Repeat every line below exactly, word for word.

[begin STORED DATA]

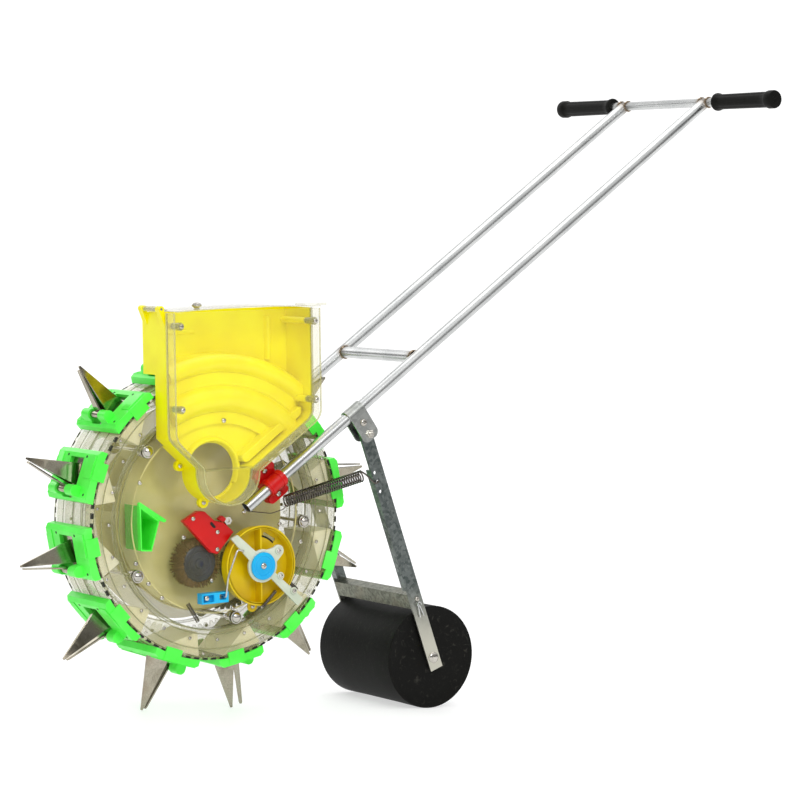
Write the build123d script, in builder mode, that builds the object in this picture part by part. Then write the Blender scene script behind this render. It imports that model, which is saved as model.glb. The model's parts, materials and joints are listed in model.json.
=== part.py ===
from build123d import *
import os
from math import atan2, cos, degrees, hypot, pi, radians, sin

# Push seeder: a wheel of twelve beaks turns round a fixed core that carries the seed box, the metering
# gear and the handle, and a sprung press wheel follows behind. Millimetres, +Z up, +X to the rear (the
# handle side), -Y is the near side with the seed box. The origin is on the ground under the middle of
# the bounding box. Side views are drawn in planes whose x is to the rear, y is up and z is to the near side.

# Driving dimensions ---------------------------------------------------------------------------------
stance_tilt = 4.9           # the core leans this far forward when the machine stands on its own

beak_count = 12
tip_radius = 329.0
tip_half = 1.5
rim_radius = 230.0
rim_wall = 3.0
drum_mid_y = -28.0
drum_half_width = 62.0
lip_radius = 180.0          # track that the guide rollers run on

core_radius = 176.0
plate_thk = 3.0
core_near_y = -87.0
core_far_y = 31.0
tub_back_y = -34.0
wall = 3.0

guide_count = 5
guide_first = 65.5
bearing_radius = 10.6
stud_radius = 3.0
running_gap = 0.05
track_gap = 0.4             # between a guide roller and the track
roller_clearance = 2.4      # between a guide roller and the chamber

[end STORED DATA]

# THE COMPLETED TASK
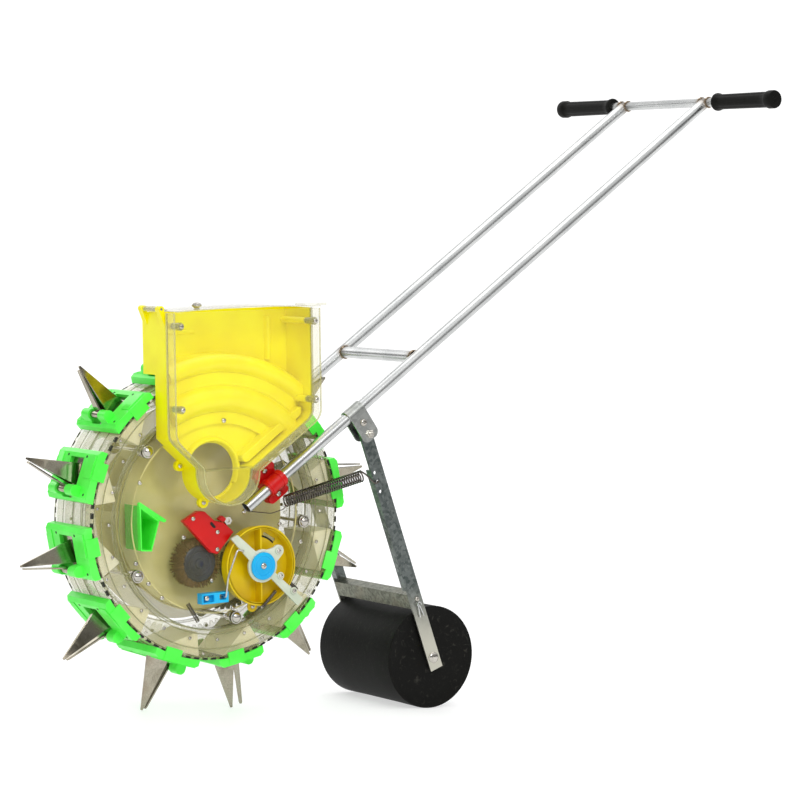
Write the build123d script, in builder mode, that builds the object in this picture part by part. Then write the Blender scene script behind this render. It imports that model, which is saved as model.glb. The model's parts, materials and joints are listed in model.json.
=== part.py ===
from build123d import *
import os
from math import atan2, cos, degrees, hypot, pi, radians, sin

# Push seeder: a wheel of twelve beaks turns round a fixed core that carries the seed box, the metering
# gear and the handle, and a sprung press wheel follows behind. Millimetres, +Z up, +X to the rear (the
# handle side), -Y is the near side with the seed box. The origin is on the ground under the middle of
# the bounding box. Side views are drawn in planes whose x is to the rear, y is up and z is to the near side.

# Driving dimensions ---------------------------------------------------------------------------------
stance_tilt = 4.9           # the core leans this far forward when the machine stands on its own

beak_count = 12
tip_radius = 329.0
tip_half = 1.5
rim_radius = 230.0
rim_wall = 3.0
drum_mid_y = -28.0
drum_half_width = 62.0
lip_radius = 180.0          # track that the guide rollers run on

core_radius = 176.0
plate_thk = 3.0
core_near_y = -87.0
core_far_y = 31.0
tub_back_y = -34.0
wall = 3.0

guide_count = 5
guide_first = 65.5
bearing_radius = 10.6
stud_radius = 3.0
running_gap = 0.05
track_gap = 0.4             # between a guide roller and the track
roller_clearance = 2.4      # between a guide roller and the chamber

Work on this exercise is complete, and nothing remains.